REQUIREMENTS: Give back, unchanged, the line with "outside_outline() + inside_outline()[1:], red_glass())", the line with "import random", and every line between them, and no other line.

DATA BLOCK:
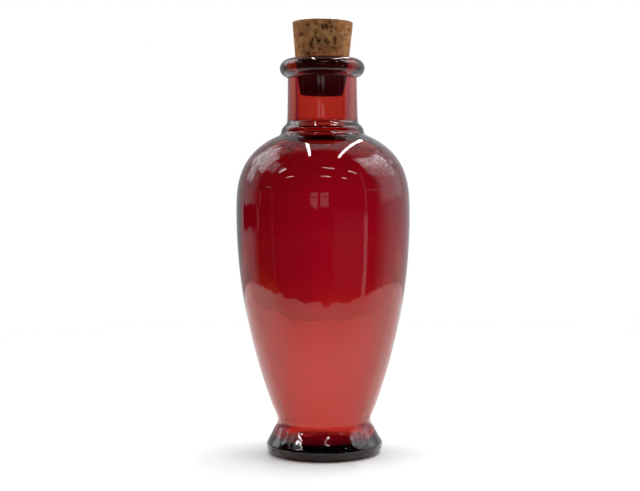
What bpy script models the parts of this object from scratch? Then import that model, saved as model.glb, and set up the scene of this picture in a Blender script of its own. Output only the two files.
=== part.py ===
"""Amphora-shaped bottle of red glass, empty, closed with a tapered natural cork.

Metres, +Z up. The bottle is a body of revolution round Z and stands on the XY plane, so its origin is the
centre of its base. An outline is a list of (radius, height) pairs that starts and ends on the axis and is
turned round it.
"""

import math

import bmesh
import bpy

# Foot: a flat ring to stand on, round a shallow hollow; a rounded rim; a cone up to the waist
FOOT_RING_INNER = 0.0150
FOOT_RING_OUTER = 0.0190
FOOT_HOLLOW_DEPTH = 0.0018
FOOT_RIM_RADIUS = 0.0218
FOOT_RIM_HEIGHT = 0.0039

# Body: a parabola from the waist to the belly, then a superellipse from the belly to the collar
WAIST_RADIUS = 0.0172
WAIST_HEIGHT = 0.0120
BELLY_RADIUS = 0.0319
BELLY_HEIGHT = 0.0875
TAPER_POWER = 2.0
DOME_RISE = 0.0323
DOME_POWER = 3.0

# Collar: a band at the foot of the neck that leans in a little, and a slope from it to the neck
COLLAR_BASE_RADIUS = 0.0154
COLLAR_EDGE_RADIUS = 0.0150
COLLAR_EDGE_HEIGHT = 0.1194
NECK_FOOT_RADIUS = 0.0130
NECK_FOOT_HEIGHT = 0.1214
NECK_TOP_RADIUS = 0.0127

# Rolled lip: an ellipse, which turns in over the crown to the bore
LIP_RADIUS = 0.01565
LIP_CROWN_RADIUS = 0.0116
LIP_MIDDLE_HEIGHT = 0.1412
LIP_HALF_HEIGHT = 0.0035
LIP_UNDERCUT_ANGLE = math.radians(-68)

# Inside: the bore with a tapered seat for the cork at its top, and the hollow body, which follows the outside
# down into the foot and ends in a floor
SEAT_TOP_HEIGHT = 0.1412
SEAT_FOOT_HEIGHT = 0.1335
BORE_RADIUS = 0.0092
BORE_FOOT_HEIGHT = 0.1185
BELLY_WALL = 0.0040
DOME_WALL = 0.0042
WAIST_WALL = 0.0042
FLOOR_HEIGHT = 0.0042
FLOOR_RISE = 0.0010

# Cork: a slender cone with a steeper nose, and the gap between it and its seat
CORK_TOP_RADIUS = 0.01115
CORK_TOP_HEIGHT = 0.1581
CORK_TAPER = 0.095
CORK_NOSE_HEIGHT = 0.1372
CORK_FOOT_RADIUS = 0.0077
CORK_FOOT_HEIGHT = 0.1312
CORK_GAP = 0.0003

# Roundings: how far from its corner each one starts and ends
RIM_ROUNDING = 0.0009
WAIST_ROUNDING = 0.0018
COLLAR_BASE_ROUNDING = 0.0009
COLLAR_EDGE_ROUNDING = 0.0010
NECK_FOOT_ROUNDING = 0.0010
UNDERCUT_ROUNDING = 0.0006
BORE_FOOT_ROUNDING = 0.0036
WAIST_INSIDE_ROUNDING = 0.0030
FLOOR_ROUNDING = 0.0030
CORK_ROUNDING = 0.0003

# How finely the outlines and the turned surfaces are divided
SIDES = 44
BOWL_STEPS = 3
RIM_STEPS = 4
BODY_STEPS = 10
DOME_STEPS = 11
LIP_STEPS = 10
MOUTH_STEPS = 4
INSIDE_STEPS = 9
ROUNDING_STEPS = 3
MERGE_DISTANCE = 1e-7
SHARP_ANGLE = math.radians(40)

# Colours, linear
GLASS_RED = (0.30, 0.004, 0.006, 1.0)
CORK_BROWN = (0.30, 0.16, 0.075, 1.0)


# --- Outlines ---------------------------------------------------------------------------------------------


def steps_between(first, last, steps):
    """The numbers from first to last in equal steps."""
    return [first + (last - first) * i / steps for i in range(steps + 1)]


def ellipse_arc(centre, radii, first_angle, last_angle, steps):
    """Points of an ellipse whose axes lie along radius and height. Angle 0 points away from the Z axis."""
    return [
        (centre[0] + radii[0] * math.cos(a), centre[1] + radii[1] * math.sin(a))
        for a in steps_between(first_angle, last_angle, steps)
    ]


def shallow_bowl(radius, rim_height, middle_height):
    """A parabola from the axis out to the rim of a bowl, or of an upturned one."""
    return [
        (radius * share, middle_height + (rim_height - middle_height) * share**2)
        for share in steps_between(0.0, 1.0, BOWL_STEPS)
    ]


def taper(waist_radius, belly_radius, low, steps):
    """The lower body from a height up to the belly, where the parabola has its vertex."""
    points = []
    for z in steps_between(low, BELLY_HEIGHT, steps):
        below = (BELLY_HEIGHT - z) / (BELLY_HEIGHT - WAIST_HEIGHT)
        points.append((belly_radius - (belly_radius - waist_radius) * below**TAPER_POWER, z))
    return points


def dome(belly_radius, rise, last_radius, steps):
    """The shoulder, a superellipse from the belly up to where its radius is last_radius.

    Equal steps of its angle put the points closest together where the shoulder turns in.
    """
    points = []
    for angle in steps_between(0.0, math.acos(last_radius / belly_radius), steps):
        up = rise * math.sin(angle) ** (2 / DOME_POWER)
        points.append((belly_radius * math.cos(angle), BELLY_HEIGHT + up))
    return points


def without_end(curve, reach):
    """The curve without its last stretch of length reach."""
    kept = list(curve)
    while len(kept) > 1:
        (r0, z0), (r1, z1) = kept[-2], kept[-1]
        length = math.hypot(r1 - r0, z1 - z0)
        if length > reach:
            share = 1 - reach / length
            kept[-1] = (r0 + (r1 - r0) * share, z0 + (z1 - z0) * share)
            return kept
        reach -= length
        kept.pop()
    return kept


def blend(first, second, reach):
    """Two curves that meet at a corner, joined, with the corner rounded over a length reach each way."""
    corner = second[0]
    before = without_end(first, reach)
    after = without_end(second[::-1], reach)[::-1]
    turn = []
    for i in range(1, ROUNDING_STEPS):
        t = i / ROUNDING_STEPS
        near, middle, far = (1 - t) ** 2, 2 * t * (1 - t), t**2
        turn.append(
            tuple(near * a + middle * b + far * c for a, b, c in zip(before[-1], corner, after[0]))
        )
    return before + turn + after


def foot_outline():
    """From the centre of the underside, over the standing ring and the rim, to the waist."""
    hollow = shallow_bowl(FOOT_RING_INNER, 0.0, FOOT_HOLLOW_DEPTH)
    rim = ellipse_arc(
        (FOOT_RING_OUTER, FOOT_RIM_HEIGHT),
        (FOOT_RIM_RADIUS - FOOT_RING_OUTER, FOOT_RIM_HEIGHT),
        -math.pi / 2,
        0.0,
        RIM_STEPS,
    )
    cone = [rim[-1], (WAIST_RADIUS, WAIST_HEIGHT)]
    return blend(hollow + rim, cone, RIM_ROUNDING)


def cork_radius(height):
    """The radius of the cork at a height above its nose."""
    return CORK_TOP_RADIUS - CORK_TAPER * (CORK_TOP_HEIGHT - height)


def seat_top():
    """The top of the cork's seat, clear of the cork by its gap."""
    return cork_radius(SEAT_TOP_HEIGHT) + CORK_GAP, SEAT_TOP_HEIGHT


def lip_outline():
    """The rolled lip, from its undercut over its crown to the top of the cork's seat."""
    outside = ellipse_arc(
        (LIP_CROWN_RADIUS, LIP_MIDDLE_HEIGHT),
        (LIP_RADIUS - LIP_CROWN_RADIUS, LIP_HALF_HEIGHT),
        LIP_UNDERCUT_ANGLE,
        math.pi / 2,
        LIP_STEPS,
    )
    inside = ellipse_arc(
        (LIP_CROWN_RADIUS, SEAT_TOP_HEIGHT),
        (LIP_CROWN_RADIUS - seat_top()[0], outside[-1][1] - SEAT_TOP_HEIGHT),
        math.pi / 2,
        math.pi,
        MOUTH_STEPS,
    )
    return outside + inside[1:]


def outside_outline():
    """The bottle's outside, from the centre of its underside over the lip to the cork's seat."""
    body = taper(WAIST_RADIUS, BELLY_RADIUS, WAIST_HEIGHT, BODY_STEPS)
    shoulder = dome(BELLY_RADIUS, DOME_RISE, COLLAR_BASE_RADIUS, DOME_STEPS)
    band = [shoulder[-1], (COLLAR_EDGE_RADIUS, COLLAR_EDGE_HEIGHT)]
    slope = [band[-1], (NECK_FOOT_RADIUS, NECK_FOOT_HEIGHT)]
    lip = lip_outline()
    neck = [slope[-1], (NECK_TOP_RADIUS, lip[0][1])]
    outline = blend(foot_outline(), body, WAIST_ROUNDING)
    outline = blend(outline + shoulder[1:], band, COLLAR_BASE_ROUNDING)
    outline = blend(outline, slope, COLLAR_EDGE_ROUNDING)
    outline = blend(outline, neck, NECK_FOOT_ROUNDING)
    return blend(outline, [neck[-1]] + lip, UNDERCUT_ROUNDING)


def inside_outline():
    """The bottle's inside, from the top of the cork's seat to the centre of the floor."""
    belly = BELLY_RADIUS - BELLY_WALL
    waist = WAIST_RADIUS - WAIST_WALL
    flare = (FOOT_RIM_RADIUS - WAIST_RADIUS) / (WAIST_HEIGHT - FOOT_RIM_HEIGHT)
    foot = waist + flare * (WAIST_HEIGHT - FLOOR_HEIGHT)
    bore = [seat_top(), (BORE_RADIUS, SEAT_FOOT_HEIGHT), (BORE_RADIUS, BORE_FOOT_HEIGHT)]
    shoulder = dome(belly, DOME_RISE - DOME_WALL, BORE_RADIUS, INSIDE_STEPS)[::-1]
    body = taper(waist, belly, WAIST_HEIGHT, INSIDE_STEPS)[::-1]
    cone = [body[-1], (foot, FLOOR_HEIGHT)]
    floor = shallow_bowl(foot, FLOOR_HEIGHT, FLOOR_HEIGHT + FLOOR_RISE)[::-1]
    outline = blend(bore + shoulder[:1], shoulder, BORE_FOOT_ROUNDING)
    outline = blend(outline + body[1:], cone, WAIST_INSIDE_ROUNDING)
    return blend(outline, floor, FLOOR_ROUNDING)


def cork_outline():
    """From the centre of the cork's lower end to the centre of its top."""
    foot = [(0.0, CORK_FOOT_HEIGHT), (CORK_FOOT_RADIUS, CORK_FOOT_HEIGHT)]
    nose = (cork_radius(CORK_NOSE_HEIGHT), CORK_NOSE_HEIGHT)
    side = [foot[-1], nose, (CORK_TOP_RADIUS, CORK_TOP_HEIGHT)]
    top = [side[-1], (0.0, CORK_TOP_HEIGHT)]
    return blend(blend(foot, side, CORK_ROUNDING), top, CORK_ROUNDING)


# --- Solids -----------------------------------------------------------------------------------------------


def turned(name, outline, material):
    """A closed body of revolution: the outline spun round Z."""
    bm = bmesh.new()
    verts = [bm.verts.new((radius, 0.0, z)) for radius, z in outline]
    edges = [bm.edges.new(pair) for pair in zip(verts, verts[1:])]
    bmesh.ops.spin(
        bm,
        geom=verts + edges,
        cent=(0.0, 0.0, 0.0),
        axis=(0.0, 0.0, 1.0),
        angle=2 * math.pi,
        steps=SIDES,
        use_merge=True,
    )
    bmesh.ops.remove_doubles(bm, verts=bm.verts, dist=MERGE_DISTANCE)
    bmesh.ops.recalc_face_normals(bm, faces=bm.faces)
    mesh = bpy.data.meshes.new(name)
    bm.to_mesh(mesh)
    bm.free()
    mesh.shade_smooth()
    mesh.set_sharp_from_angle(angle=SHARP_ANGLE)
    mesh.materials.append(material)
    body = bpy.data.objects.new(name, mesh)
    bpy.context.scene.collection.objects.link(body)
    return body


def principled(name, colour, roughness):
    """A new non-metallic material, and the shader that holds its finish."""
    material = bpy.data.materials.new(name)
    material.use_nodes = True
    shader = material.node_tree.nodes["Principled BSDF"]
    shader.inputs["Base Color"].default_value = colour
    shader.inputs["Roughness"].default_value = roughness
    shader.inputs["Metallic"].default_value = 0.0
    return material, shader


def red_glass():
    material, shader = principled("red_glass", GLASS_RED, 0.02)
    shader.inputs["IOR"].default_value = 1.52
    shader.inputs["Transmission Weight"].default_value = 1.0
    return material


def natural_cork():
    return principled("natural_cork", CORK_BROWN, 0.85)[0]


def clear_scene():
    for leftover in list(bpy.data.objects):
        bpy.data.objects.remove(leftover)


def main():
    clear_scene()
    turned("bottle", outside_outline() + inside_outline()[1:], red_glass())
    turned("cork", cork_outline(), natural_cork())


main()
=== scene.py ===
"""Looks of the corked red glass bottle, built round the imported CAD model.

The CAD's plain turned solids are replaced by finely turned ones: the glass with the slight waves
of a blown wall and a colour that comes from its depth, the cork with pores, grain and worn edges.
The glass mirrors a dim room: a bright panel high up at each side, lamps on the ceiling, a small
window and pale walls. Metres, +Z up, the viewer on -Y.
"""

import math
import random

import bpy
from mathutils import Matrix, Vector, noise


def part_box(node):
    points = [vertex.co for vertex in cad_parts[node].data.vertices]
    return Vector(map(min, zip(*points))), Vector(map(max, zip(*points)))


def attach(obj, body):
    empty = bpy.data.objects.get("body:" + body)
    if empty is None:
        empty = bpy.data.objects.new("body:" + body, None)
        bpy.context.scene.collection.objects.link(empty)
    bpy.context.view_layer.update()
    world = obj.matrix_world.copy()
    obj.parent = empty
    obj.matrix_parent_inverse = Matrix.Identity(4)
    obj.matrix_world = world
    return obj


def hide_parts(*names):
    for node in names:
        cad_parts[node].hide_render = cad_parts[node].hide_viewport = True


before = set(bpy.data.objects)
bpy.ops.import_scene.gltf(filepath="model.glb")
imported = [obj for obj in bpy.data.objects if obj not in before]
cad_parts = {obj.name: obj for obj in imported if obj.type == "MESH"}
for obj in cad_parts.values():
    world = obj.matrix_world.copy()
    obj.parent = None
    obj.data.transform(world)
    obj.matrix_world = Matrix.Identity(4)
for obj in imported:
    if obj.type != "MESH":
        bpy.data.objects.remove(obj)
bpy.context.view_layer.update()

# Camera: where the photograph was taken from.
CAMERA_PLACE = (0.0, -0.448, 0.09348)
CAMERA_PITCH = math.radians(2.186)
CAMERA_YAW = math.radians(0.152)
CAMERA_ROLL = math.radians(-0.325)
SENSOR_WIDTH = 36.0
LENS = 68.51


# ---------------------------------------------------------------- outlines from the CAD


# Points of the CAD are told apart to this many decimals of a metre.
DECIMALS = 6
ON_PLANE = 10**-DECIMALS
# For the Catmull-Rom curves: the power of the distance between two points, and its least value.
CENTRIPETAL = 0.5
SHORTEST = 1e-9


def distance(a, b):
    return math.hypot(a[0] - b[0], a[1] - b[1])


def cad_outline(node):
    """The (radius, height) points of a turned CAD node, from its lowest end on the axis on."""
    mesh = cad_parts[node].data
    place = {}
    for vertex in mesh.vertices:
        x, y, z = vertex.co
        if abs(y) < ON_PLANE and x > -ON_PLANE:
            place[vertex.index] = (round(max(x, 0.0), DECIMALS), round(z, DECIMALS))
    joined = {point: set() for point in place.values()}
    for edge in mesh.edges:
        a, b = (place.get(index) for index in edge.vertices)
        if a and b and a != b:
            joined[a].add(b)
            joined[b].add(a)
    ends = [point for point, beside in joined.items() if len(beside) == 1]
    outline = [min(ends, key=lambda end: (end[1], end[0]))]
    while True:
        onward = [point for point in joined[outline[-1]] if point not in outline]
        if not onward:
            break
        outline.append(onward[0])
    first, last = outline[0], outline[-1]
    return [(0.0, first[1])] * (first[0] > 0) + outline + [(0.0, last[1])] * (last[0] > 0)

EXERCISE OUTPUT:
    turned("bottle", outside_outline() + inside_outline()[1:], red_glass())
    turned("cork", cork_outline(), natural_cork())


main()
=== scene.py ===
"""Looks of the corked red glass bottle, built round the imported CAD model.

The CAD's plain turned solids are replaced by finely turned ones: the glass with the slight waves
of a blown wall and a colour that comes from its depth, the cork with pores, grain and worn edges.
The glass mirrors a dim room: a bright panel high up at each side, lamps on the ceiling, a small
window and pale walls. Metres, +Z up, the viewer on -Y.
"""

import math
import random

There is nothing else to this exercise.